Ontem, Moro tomou posse ao lado da senadora do PT Teresa Leitão (PE). A escalação se repetirá ao longo do mandato: ele ficará entre Leitão e Humberto Costa (PT-PE) e atrás de Jussara Lima (PSDPI), suplente do ministro do Desenvolvimento e Assistência Social, Wellington Dias, também petista. A proximidade com aliados de Lula chamou atenção nas redes. O ex-juiz ganhou projeção durante a Operação Lava-Jato quando foi responsável pela condenação do atual presidente. Posteriormente, o Supremo Tribunal Federal (STF) entendeu que o julgamento havia sido parcial.

A organização do Senado coloca os estados em ordem alfabética. O Acre fica logo na primeira fileira, enquanto o Tocantins está na última. Por este motivo, Moro se senta ao lado de dois senadores de Pernambuco.

Prioridades

Já Mourão diz que terá como prioridades as reformas tributária, administrativa e política, bem como as questões ligadas à saúde, educação, segurança pública e defesa.

— Sou contra as pautas que nada significam em termos de geração de emprego e renda. A favor de um equilíbrio fiscal e de ordem nas contas públicas. Atento ao uso do nosso dinheiro em projetos duvidosos junto a vizinhos mais duvidosos ainda.

O deputado Ricardo Salles (PL-SP), por sua vez, disse ter vontade de “aprender na prática” e, apesar de se dizer militante do bolsonarismo, não viu problemas em integrar o mesmo bloco que os petistas pela reeleição de Lira.

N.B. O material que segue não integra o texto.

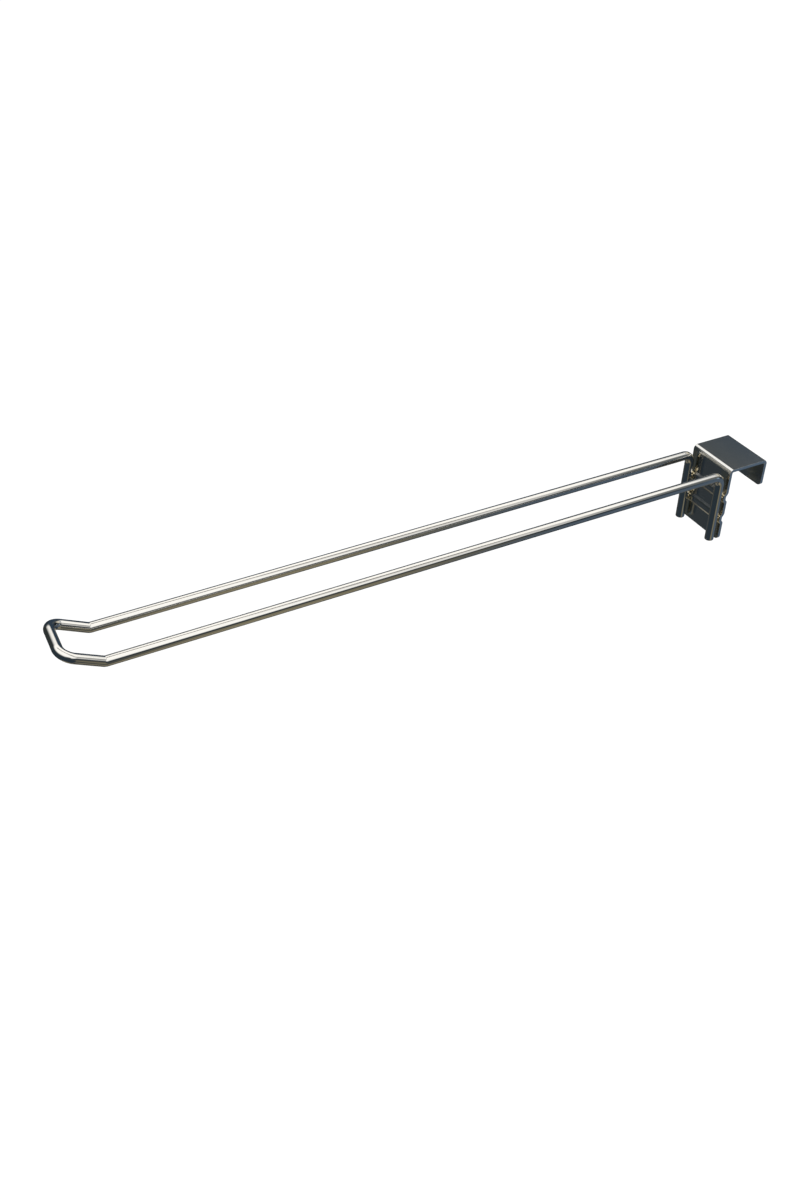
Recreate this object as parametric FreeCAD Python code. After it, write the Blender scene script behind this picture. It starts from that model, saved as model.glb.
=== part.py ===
import FreeCAD, Part
import math
import os

from FreeCAD import Vector

# A saddle-mount display hook: one bent wire, welded to the ribs of one folded sheet bracket.
#
# Millimetres. +X is to the right, +Y to the back and +Z up. The origin is the centre of the
# underside of the bracket's web, the face that rests on the crossbar. The arms point to -Y.

# ---- Driving dimensions: bracket ----
SHEET = 2.0                 # sheet thickness
BRACKET_WIDTH = 37.0
CHANNEL_DEPTH = 26.0        # inside, plate to lip: takes a 25 mm deep crossbar
PLATE_BELOW_SEAT = 51.5     # how far the front plate hangs below the seat
LIP_BELOW_SEAT = 17.5       # how far the rear lip hangs below the seat
FOLD_INSIDE_RADIUS = 0.4    # both folds, on their inner side
CORNER_RADIUS = 3.0         # lower corners of the plate and of the lip

# ---- Driving dimensions: the two ribs pressed forward out of the plate ----
RIB_HEIGHT = 1.4            # how far a crest stands in front of the plate
RIB_CENTRES_BELOW_SEAT = {"upper": 19.2, "lower": 35.2}
RIB_CREST = 3.9             # flat crest, before its edges are rounded
RIB_UPPER_RUN = 2.05        # height of the slope above the crest
RIB_LOWER_RUN = 1.6         # height of the steeper slope below it
RIB_INSIDE_RADIUS = 0.5     # every rib bend, on its inner side

# ---- Driving dimensions: wire prong ----
WIRE_DIAMETER = 6.0
PRONG_SPACING = 31.0        # between the two arms' axes
ARM_BELOW_SEAT = 2.4        # arm axis below the seat
ARM_LENGTH = 401.5          # leg axis to kink
LEG_END_BELOW_SEAT = 51.0
LEG_STAND_OFF = 1.55        # leg's surface to the flat of the plate
UPTURN_ANGLE = 27.3         # degrees above horizontal
UPTURN_LENGTH = 23.9        # kink to the axis of the closing bar
REAR_BEND_RADIUS = 6.0      # bend radii are to the wire's axis
KINK_RADIUS = 4.0
TIP_BEND_RADIUS = 7.5
LEG_END_ROUND = 0.5         # edge of the cut ends of the wire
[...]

— Não é um problema ser oposição. Quero aprender na prática e me dedicar ao dia a dia da Câmara. Espero ocupar uma das vices dentre as três lideranças que o PL terá direito e ter tempo para ser deputado. Sobre a composição do bloco com os petistas, está claro que o acordo é pontual —minimizou o ex-ministro do Meio Ambiente de Bolsonaro.